Just here are two stone lions that were presented to the university by city of Ninbo, China.
Just behind is a flower garden, covered with pergolas and planted with azaleas.
The lake itself has an island that you can reach along stepping stones.
The park is also in the Tottle Brook valley, at the foot of a sandstone outcrop riddled with little caves.
10. D.H. Lawrence Birthplace Museum
Nottinghamshire and its turn-of-the-century mining communities will forever be associated with the writer D. H. Lawrence.
You can see the house where he was born in 1885, in the former mining town of Eastwood.
This humble dwelling has been returned to how it looked in the 1880s, and has contemporary furniture along with a few possessions belonging to the Lawrence family.
The house also paints a picture of family life in a mining community as you tour the kitchen, communal yard, parents’ bedroom, children’s bedroom, washhouse, kitchen, and attic.

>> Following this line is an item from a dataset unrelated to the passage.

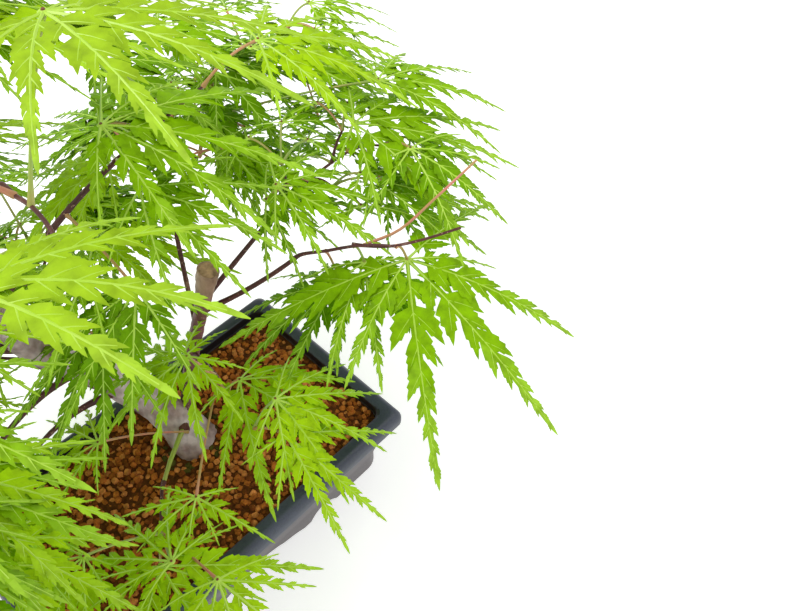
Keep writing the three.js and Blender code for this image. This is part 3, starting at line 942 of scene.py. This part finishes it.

Younger visitors will be kept entertained with a children’s trail and Victorian-style toys.
11. Green’s Windmill
The father of George Green, one of 19th-century England’s most noted mathematical physicists, built this windmill in Nottingham’s Sneinton suburb in 1807. After the elder Green passed away, George Green was in charge of the mill until he died in 1841. The mill was almost lost to a fire in 1947 but was restored to working condition by Nottingham City Council in the 1980s and from some distance around Nottingham you can see its huge white sails turning.
Families come down Wednesday to Sunday to check out the functioning grinding mechanism and hoists, and to visit the hands-on science centre in honour of George Green, shining a light on magnetism, electricity and the visible spectrum.
12. St Mary’s Church
There has been a church at this plot in the Lace Market area since Saxon times.
Today’s Grade I listed building was constructed across the 14th and 15th centuries and is the largest medieval monument in Nottingham.
In the Perpendicular Gothic style, the oldest section of the church is the south wall of the nave, going back to 1370. From around this time is the oldest door in Nottingham, leading to the former chantry room (now a toilet for wheelchair users). The door has its original 14th-century locking mechanism and has survived for so long because the room has rarely been used.
The stained glass windows were produced by some of Victorian England’s leading glassmakers, while the imposing bronze doors on the south porch are from 1904 and depict the Life of Our Lord in the tympanum and on the doors’ 20 panels.
13. Nottingham Industrial Museum
On weekends you can catch up on Nottingham’s long industrial history at this museum in the stables at Wollaton Hall.
There are pieces from the local textile trade, which has been around since the invention of the stocking frame, producing stocking hoses from the end of the 16th century.
You can view a handful of these machines, as well as a bobbinet, knitting machine from 1910, and Leavers and Barmen lace-making machines from Nottingham’s once thriving lace industry.
Nottingham is also synonymous with Raleigh bicycles and there’s a range of models, as well as the personal bicycle owned by Thomas Humber, the inventor of the early alternative to high wheel bikes, the “safety bicycle”. The Steam Gallery has series of pumps and ploughing engines from the 19th century, while there’s a large wooden horse gin from a colliery in Pinxton outside.
14. Stonebridge City Farm
Close to the centre of the city in Nottingham’s St Anns area is a place where youngsters can come into contact with domestic animals like rare breed pigs, cows, sheep, goats, ducks, donkeys and Shetland ponies.
This space was a former slum, cleared in the middle of the 20th century to make way for school that was never built.
The attraction has animal handling sessions when children can pet and handle smaller creatures like guinea pigs and rabbits, while you can also buy animal feed from the shop for the larger animals.
The farm’s cafe has home-baked cakes, while the Trading Post sells produce like fruit, herbs and eggs fresh from the farm.
15. Newstead Abbey
If you need some inspiration for a day out, the ancestral home of the poet Lord Byron is 10 miles north of Nottingham.
The 12th-century Augustinian abbey was dissolved during the Reformation in the 16th century and turned into a country house right after.
The estate was inherited by Lord Byron at the end of the 18th century and he would live here on and off before selling it on in 1818. The Gothic facade of the abbey church is adjoined to the Tudor-style house which has been preserved as it was in the 19th century, showing off the poet’s private apartments and a variety of memorabilia.
Outside there are 300 acres, with Gothic Revival follies, lakes, waterfalls, peacocks, rhododendrons and exotic trees like maples.